Connection management is also key, of course that depends on how the application is built and whether it depends on a connection being there.
Are you not afraid to loose data while are you collecting data to batch copy?
I'm writing application doing the same. At start I will have to write data from 3,5k GPS devices. One device should send data each minute but it can send faster. Destination number of devices is 10,5k.
I'm wondering about inserting performance too. For now I'm saving received data to db on every packet using pure ADO.NET ICommand and stored procedure. On my test serwer (Xeon 3,4GHz and one 1TB hard disk - normal desktop ;) it takes for now 1ms or less.
#GRIMUS - should I wondering if there will be more devices?
There is small system, where a database table as queue on MSSQL 2005. Several applications are writing to this table, and one application is reading and processing in a FIFO manner.
I have to make it a little bit more advanced to be able to create a distributed system, where several processing application can run. The result should be that 2-10 processing application should be able to run and they should not interfere each other during work.
My idea is to extend the queue table with a row showing that a process is already working on it. The processing application will first update the table with it's idetifyer, and then asks for the updated records.
So something like this:
start transaction
update top(10) queue set processing = 'myid' where processing is null
select * from processing where processing = 'myid'
end transaction
After processing, it sets the processing column of the table to something else, like 'done', or whatever.

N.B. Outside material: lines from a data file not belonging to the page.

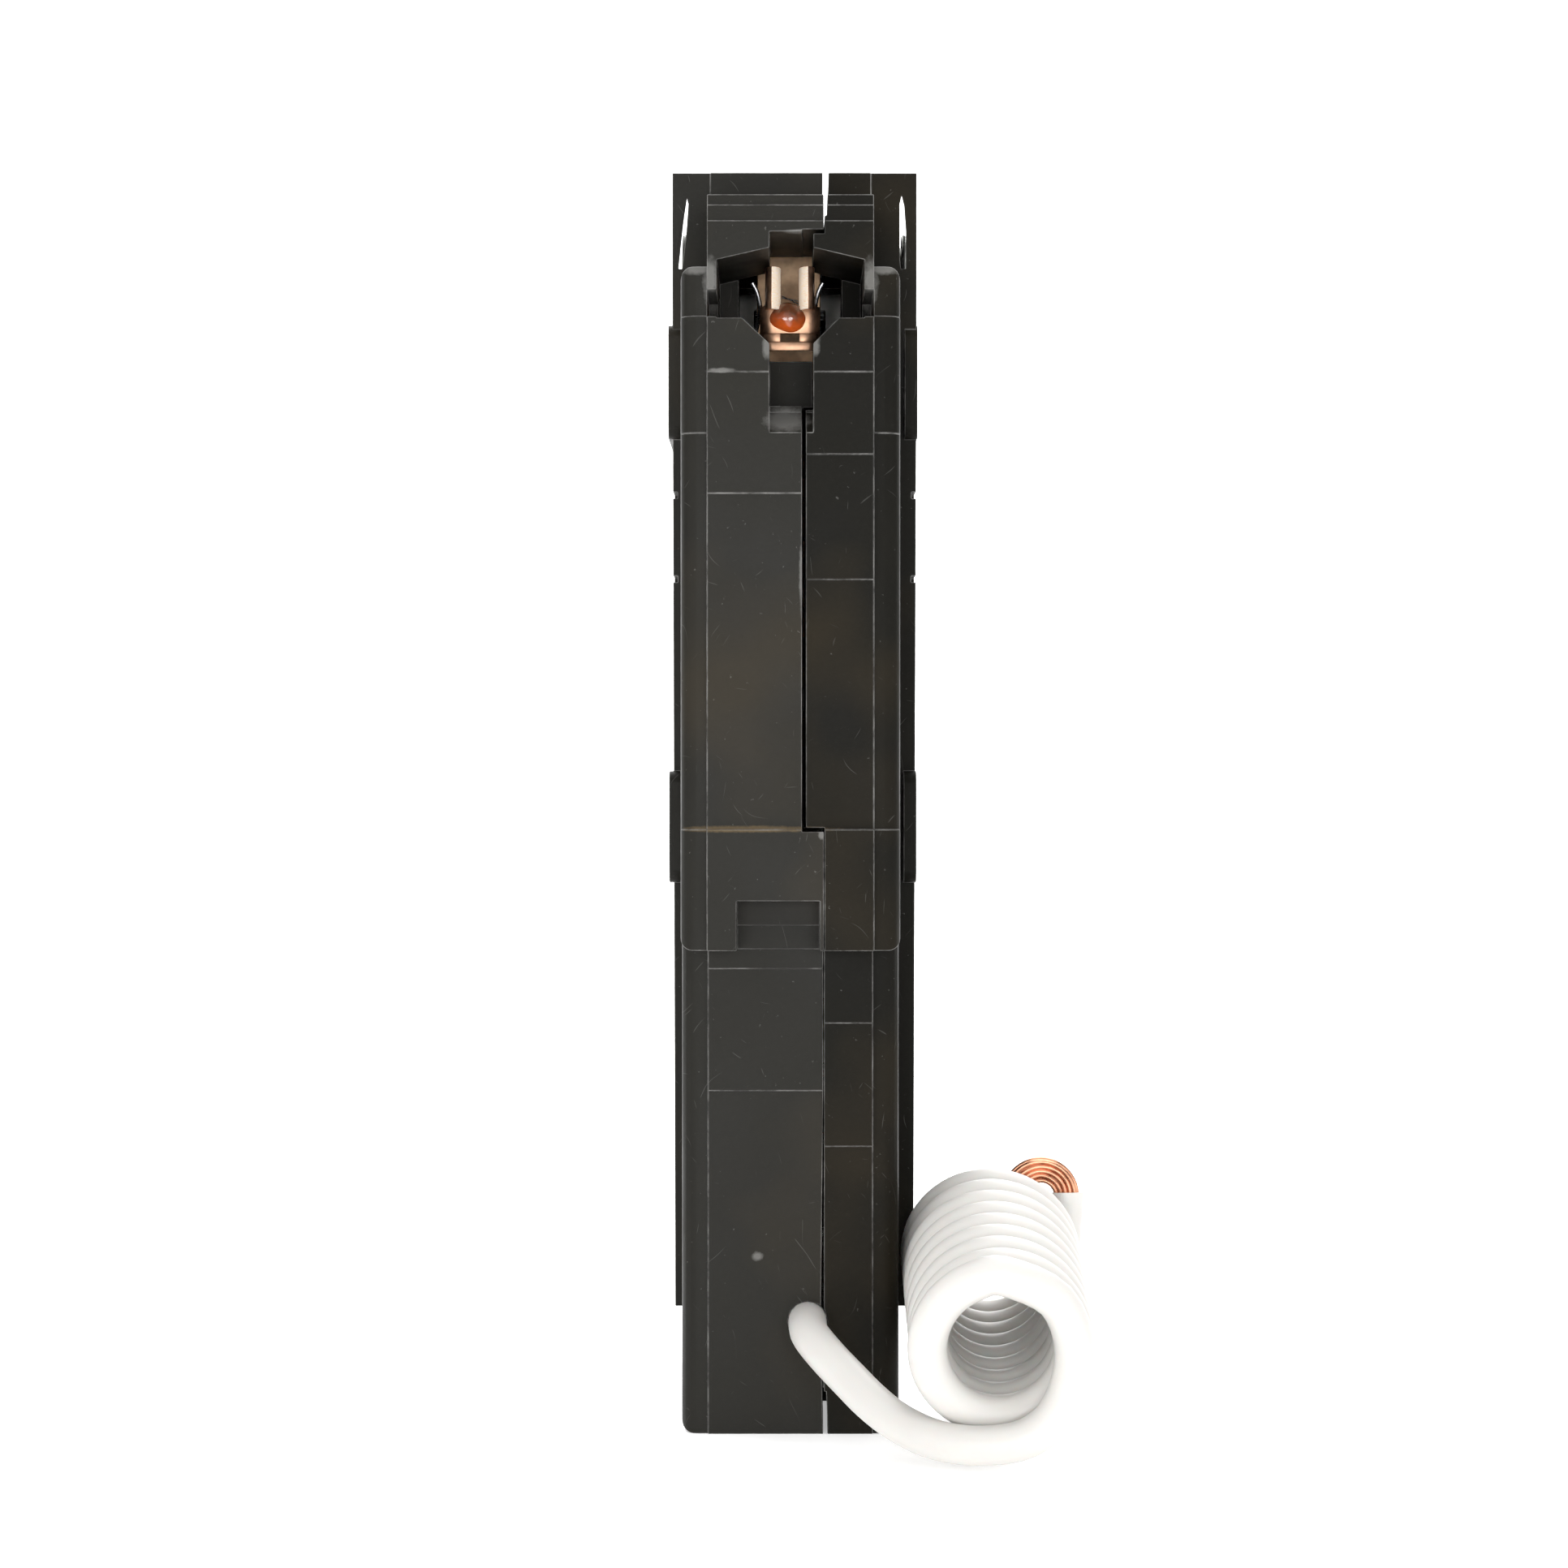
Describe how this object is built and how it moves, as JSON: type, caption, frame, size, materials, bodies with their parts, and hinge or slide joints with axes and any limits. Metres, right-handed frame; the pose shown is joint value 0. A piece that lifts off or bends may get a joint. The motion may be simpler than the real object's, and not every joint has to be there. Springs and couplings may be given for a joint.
{
  "type": "gfci circuit breaker",
  "caption": "Plug-on ground-fault circuit breaker in a slim black case with stab jaws, toggle handle, test button, box lugs and a coiled white neutral pigtail.",
  "frame": {"origin": "centre of the object's own box at its load end, which it stands on; the free pigtail isn't counted", "axes": "+Z from the load end up to the line end, +Y from the stab jaws at the rear forward to the handle, +X to the right seen from the rear"},
  "size_m": [0.032, 0.0883, 0.0956],
  "materials": {
    "case_moulding": "moulded black thermoset, lightly worn",
    "handle_moulding": "moulded, satin",
    "button_moulding": "moulded, satin",
    "flag_moulding": "moulded",
    "lens": "clear moulded window",
    "copper": "stamped bare copper",
    "brass": "stamped strip",
    "steel": "stamped and turned",
    "zinc": "zinc plated",
    "contact_silver": "sintered contact rivet",
    "board": "glass-epoxy laminate",
    "component_epoxy": "moulded epoxy",
    "component_coat": "dipped coating",
    "core": "sintered core",
    "winding": "enamelled copper wire",
    "fibre": "vulcanised fibre",
    "wire_insulation": "extruded white vinyl"
  },
  "bodies": {
    "case": {"base_shell": "case_moulding", "cover_shell": "case_moulding", "case_rivet_1": "zinc", "case_rivet_2": "zinc", "case_rivet_3": "zinc", "case_rivet_4": "zinc", "line_terminal": "copper", "line_jaw_left": "copper", "line_jaw_right": "copper", "jaw_spring_left": "steel", "jaw_spring_right": "steel", "fixed_contact": "contact_silver", "cradle_pin": "steel", "magnet_yoke": "steel", "bimetal": "brass", "calibration_screw": "zinc", "flexible_braid": "copper", "toggle_spring": "steel", "indicator_lens": "lens", "arc_chute_frame": "fibre", "arc_plate_1": "steel", "arc_plate_2": "steel", "arc_plate_3": "steel", "circuit_board": "board", "sensor_core": "winding", "neutral_core": "core", "controller_chip": "component_epoxy", "trip_thyristor": "component_epoxy", "filter_capacitor": "component_coat", "surge_varistor": "component_coat", "resistor_1": "fibre", "resistor_2": "fibre", "solenoid_coil": "winding", "solenoid_frame": "zinc", "plunger_spring": "steel", "load_conductor": "copper", "neutral_conductor": "wire_insulation", "test_button_spring": "steel", "test_contact_strip": "brass", "neutral_lug": "zinc", "load_lug": "zinc", "pigtail_lead": "wire_insulation", "pigtail_coil": "wire_insulation", "pigtail_tail": "wire_insulation", "pigtail_strands": "copper"},
    "handle": {"toggle_handle": "handle_moulding"},
    "arm": {"contact_arm": "copper", "moving_contact": "contact_silver"},
    "trip_lever": {"cradle": "steel"},
    "flag": {"trip_flag": "flag_moulding"},
    "latch": {"armature": "steel"},
    "plunger": {"solenoid_plunger": "steel"},
    "test": {"test_button": "button_moulding"},
    "neutral_clamp": {"neutral_pressure_plate": "zinc"},
    "neutral_turn": {"neutral_screw": "zinc"},
    "load_clamp": {"load_pressure_plate": "zinc"},
    "load_turn": {"load_screw": "zinc"}
  },
  "joints": [
    {"name": "handle_throw", "type": "hinge", "parent": "case", "child": "handle", "pos_m": [0, 0.013, 0.057], "axis": [1, 0, 0], "range_deg": [0, 50], "deforming": ["toggle_spring", "flexible_braid"]},
    {"name": "arm_swing", "type": "hinge", "parent": "case", "child": "arm", "pos_m": [0, 0.004, 0.057], "axis": [1, 0, 0], "range_deg": [0, 17]},
    {"name": "cradle_trip", "type": "hinge", "parent": "case", "child": "trip_lever", "pos_m": [0, -0.002, 0.0715], "axis": [1, 0, 0], "range_deg": [0, 20]},
    {"name": "flag_rise", "type": "slide", "parent": "case", "child": "flag", "axis": [0, 1, 0], "range_m": [0, 0.0045]},
    {"name": "plunger_stroke", "type": "slide", "parent": "case", "child": "plunger", "axis": [0, -1, 0], "range_m": [0, 0.0018], "stiffness_N_per_m": 60, "deforming": ["plunger_spring"]},
    {"name": "latch_tilt", "type": "hinge", "parent": "case", "child": "latch", "pos_m": [0, -0.0083, 0.061], "axis": [1, 0, 0], "range_deg": [-5, 0]},
    {"name": "test_press", "type": "slide", "parent": "case", "child": "test", "axis": [0, -1, 0], "range_m": [0, 0.0015], "stiffness_N_per_m": 400, "deforming": ["test_button_spring"]},
    {"name": "neutral_clamp_slide", "type": "slide", "parent": "case", "child": "neutral_clamp", "axis": [0, -1, 0], "range_m": [0, 0.0035]},
    {"name": "neutral_screw_turn", "type": "hinge", "parent": "neutral_clamp", "child": "neutral_turn", "pos_m": [0, -0.001, 0.008], "axis": [0, -1, 0], "range_deg": [0, 1801]},
    {"name": "load_clamp_slide", "type": "slide", "parent": "case", "child": "load_clamp", "axis": [0, -1, 0], "range_m": [0, 0.0035]},
    {"name": "load_screw_turn", "type": "hinge", "parent": "load_clamp", "child": "load_turn", "pos_m": [0, 0.015, 0.0245], "axis": [0, -1, 0], "range_deg": [0, 1801]}
  ],
  "couplings": [
    {"joint": "arm_swing", "follows": "handle_throw", "ratio": 0.3},
    {"joint": "flag_rise", "follows": "cradle_trip", "m_per_rad": 0.0128},
    {"joint": "latch_tilt", "follows": "plunger_stroke", "rad_per_m": -48},
    {"joint": "neutral_screw_turn", "follows": "neutral_clamp_slide", "rad_per_m": 8976},
    {"joint": "load_screw_turn", "follows": "load_clamp_slide", "rad_per_m": 8976}
  ]
}
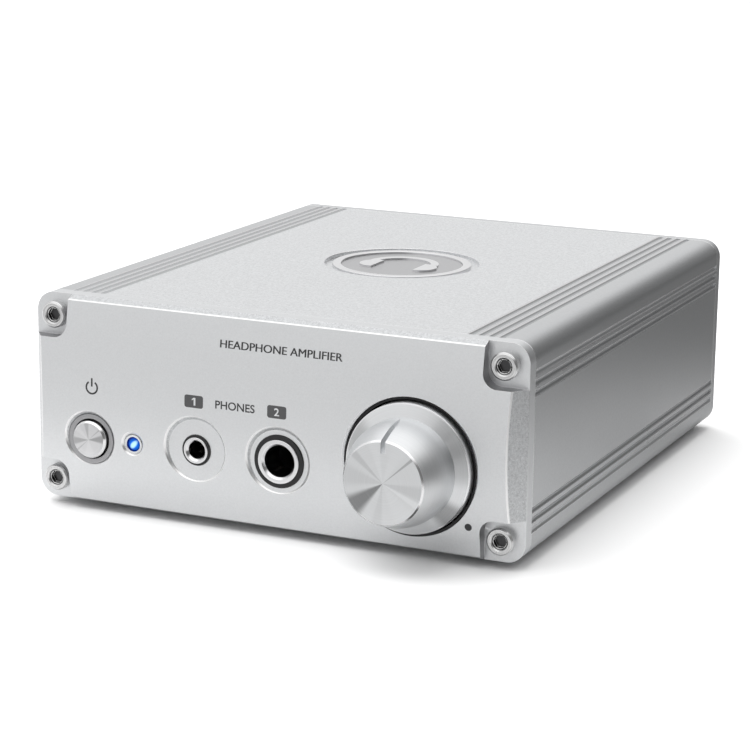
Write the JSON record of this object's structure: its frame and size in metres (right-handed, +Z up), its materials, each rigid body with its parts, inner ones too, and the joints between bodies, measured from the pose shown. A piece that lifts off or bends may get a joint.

I have three questions about this approach.
First: can this work in this form?
Second: if it is working, is it effective? Do you have any other ideas to create such a distribution?
Third: In MSSQL the locking is row based, but after an amount of rows are locked, the lock is extended to the whole table. So the second application cannot access it, until the first application does not release the transaction. How big can be the selection (top x) in order to not lock the whole table, only create row locks?
This will work, but you'll probably find you'll run into blocking or deadlocks where multiple processes try and read/update the same data. I wrote a procedure to do exactly this for one of our systems which uses some interesting locking semantics to ensure this type of thing runs with no blocking or deadlocks, described here.
This approach looks reasonable to me, and is similar to one I have used in the past - successfully.
Also, the row/ table will only be locked while the update and select operations take place, so I doubt the row vs table question is really a major consideration.
Unless the processing overhead of your app is so low as to be negligible, I'd keep the "top" value low - perhaps just 1. Of course that entirely depends on the details of your app.
Having said all that, I'm not a DBA, and so will also be interested in any more expert answers
In regards to your question about locking. You can use a locking hint to force it to lock only rows
update mytable with (rowlock) set x=y where a=b
Biggest problem with this approach is that you increase the number of 'updates' to the table. Try this with just one process consuming (update + delete) and others inserting data in the table and you will find that at around a million records, it starts to crumble.
I would rather have one consumer for the DB and use message queues to deliver processing data to other consumers.